In the big data era of medicine, data is explosively growing in both volume and variety. The field of precision medicine research lacks the computational tools to reliably integrate multiply types of bio-data. There is a strong need of integrative machine learning models in order to better make use of heterogeneous information in decision making and knowledge discovery. How data from multiple sources are incorporated in a learning system is key step for a successful analysis. 

This provides an unprecedented opportunity to understand disease from multiple angles and make precise data-driven decisions.

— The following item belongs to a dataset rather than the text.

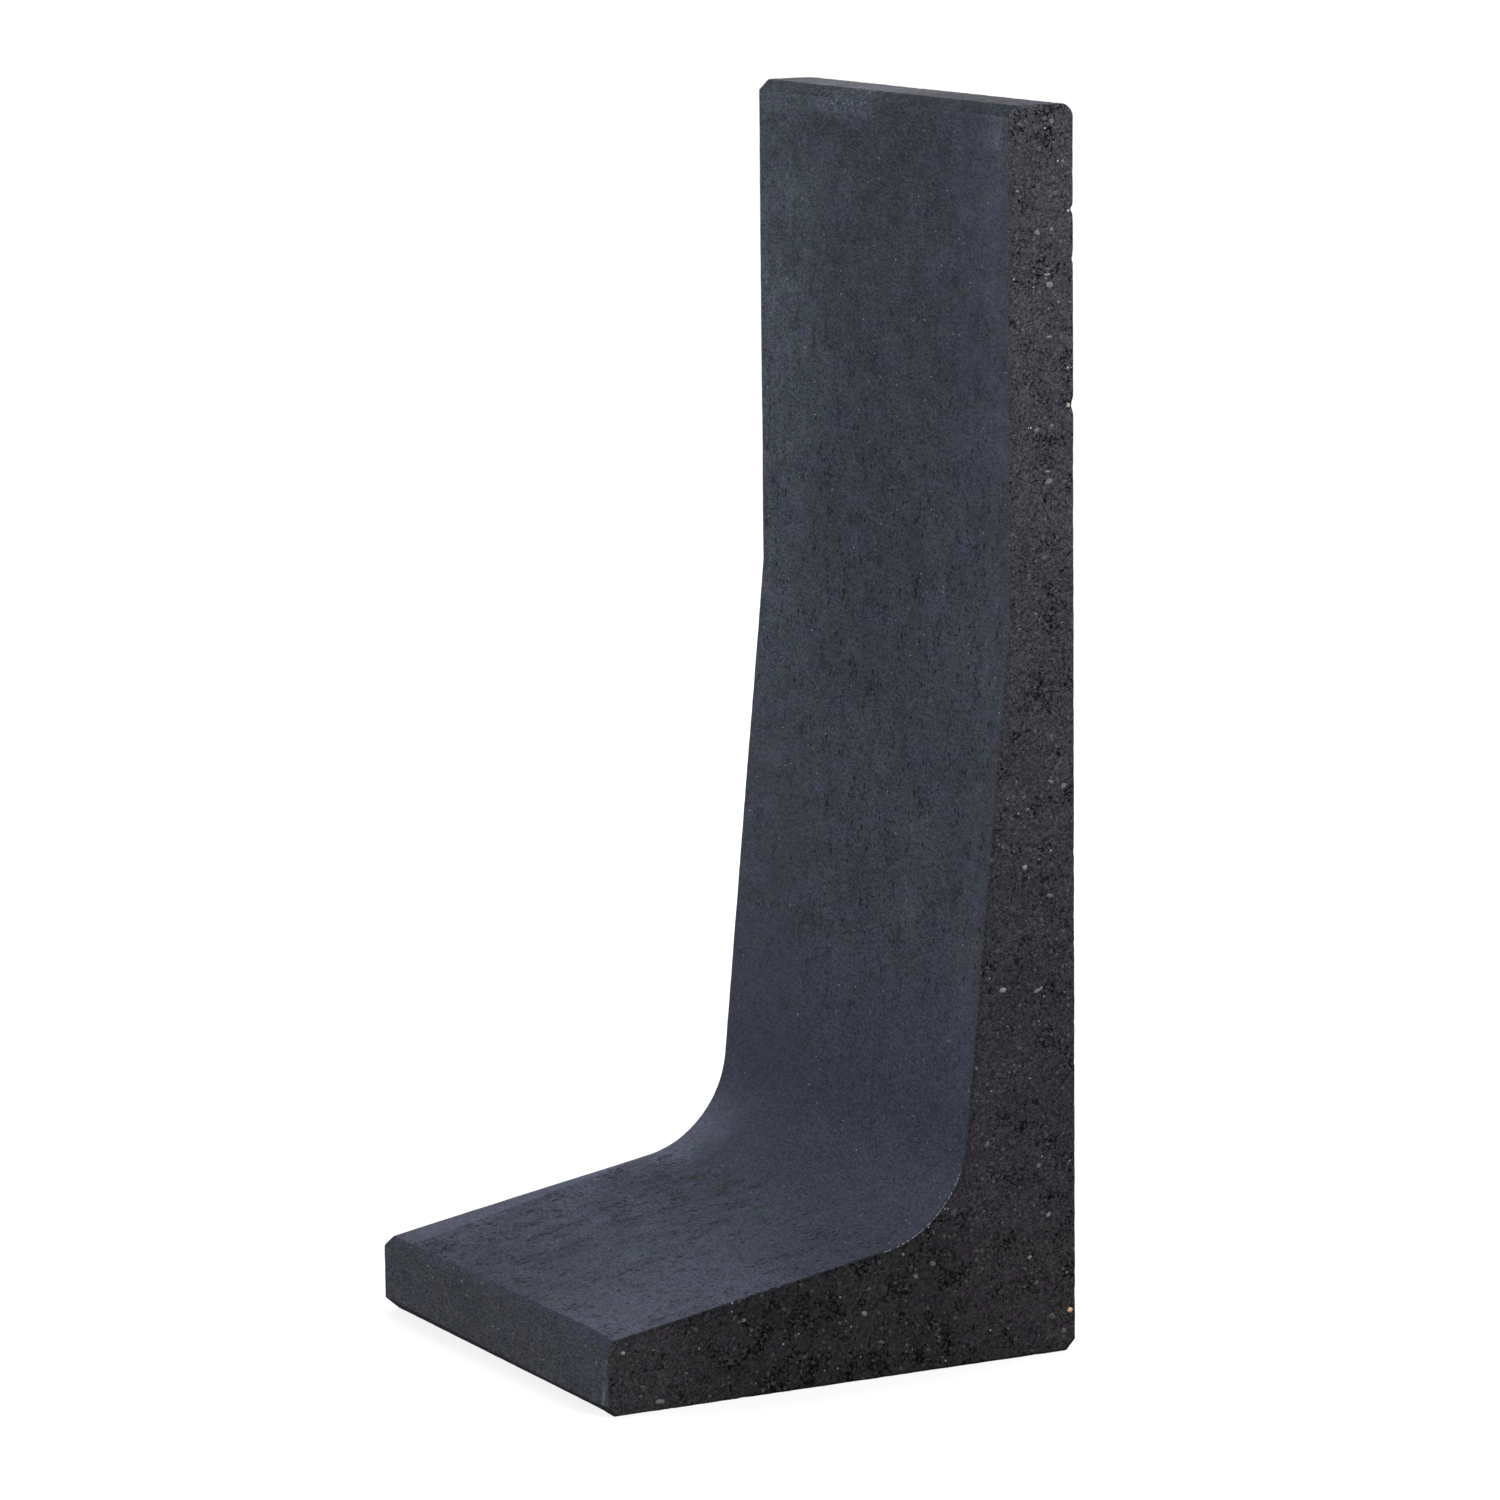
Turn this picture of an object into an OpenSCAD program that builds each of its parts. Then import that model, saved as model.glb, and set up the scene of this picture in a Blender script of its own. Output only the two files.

This meeting will outline the challenges and plot a route for machine learning experts and data scientists to wisely optimise the use of these data.


  • Peter Stetson, Chief Health Informatics Officer, Deputy Physician-In-Chief, Office of the Physician-In-Chief, Memorial Sloan Kettering Cancer Center
  • Cory McLean, Senior Software Engineer, Google Brain
  • Heming Xing, Senior Principal Scientist, Precision Immunology Cluster, Sanofi
  • Riccardo Sabatini, Chief Data Scientist, Orionis Biosciences
  • Marghoob Mohiyuddin, Research Leader, Bioinformatics, Roche
  • Lee Lichtenstein, Associate Director, Somatic Computational Methods, The Broad Institute
  • Shanrong Zhao, Director, Computational Biology and Bioinformatics, Pfizer
  • Renato Umeton, Head of Data Science, Dana-Farber Cancer Institute
  • Gyungah Jun, Director, Head of Neurogenetics & Integrated Genomics, Eisai Andover Innovation Medicines (AiM) Institute
  • Linda Zhou, Director, Research and Life Sciences Solutions, Western Digital
  • Brad Chapman, Senior Research Scientist, Harvard University
  • Vibhor Gupta, Director, Pangaea Group
  • Pablo Cingolani, Principal Scientist, AstraZeneca
  • Nathanael Fillmore, Associate Director for Machine Learning and Predictive Analytics, MAVERIC, VA Boston Healthcare System
  • Bin Li, Director, Computational Biology, Takeda
  • Stephanie Hintzen, Bioinformatics System Programmer, Dana-Farber Cancer Institute
  • Jack Pollard, Head of Cancer Bioinformatics, Sanofi
  • Joanna Fueyo, Visiting Scholar, Bioinformatics, Boston University
  • Mark Kon, Professor of Mathematics and Statistics, Boston University
  • John Quackenbush, Professor of Computational Biology and Bioinformatics, Harvard T.H. Chan School of Public Health
  • Leonid Peshkin, Lecturer on Systems Biology, Harvard Medical School
  • Will Chen, VP Product Management and Business Development, Precision Medicine, Elsevier

Points of discussion:

  • Evaluating the proposition: Advanced analytics + biodata = revolutionised medicine?
  • How are data science and machine learning transforming our understanding of disease and helping us develop treatments?
  • Exploring integrative analysis e.g.  health record data, genetics, expression, metabolomics and imaging.
  • A bio archive for algorithms and a pharma grade AI chemical library.
  • Issues of reproducibility in AI applications.
  • Challenges in using machine learning for the integration of large scale functional genomics.
  • The power of querying multiple levels of evidence to test complex hypotheses enabled by systems biology frameworks and more holistic thinking.
  • Selecting machine learning approaches to establish phenotype-genotype relationships and integrate multiple data types.

meeting output:

  • A definition of specific challenge areas of highest value for the application of machine learning in analysing bio-data.
  • Definitions of strengths and weaknesses of AI/data integration techniques and tools currently available and in the pipeline.
  • Identified areas of opportunity for collaboration between industry and academia.
  • Strategic initiatives that are currently being pursued to progress the use of advanced analytics e.g. case studies of success, technology development and consortia.
  • Recommendations for applying AI in for the discovery and development of drugs. What types of machine learning applications are currently in use and in development at pharmaceutical and biotechnology companies?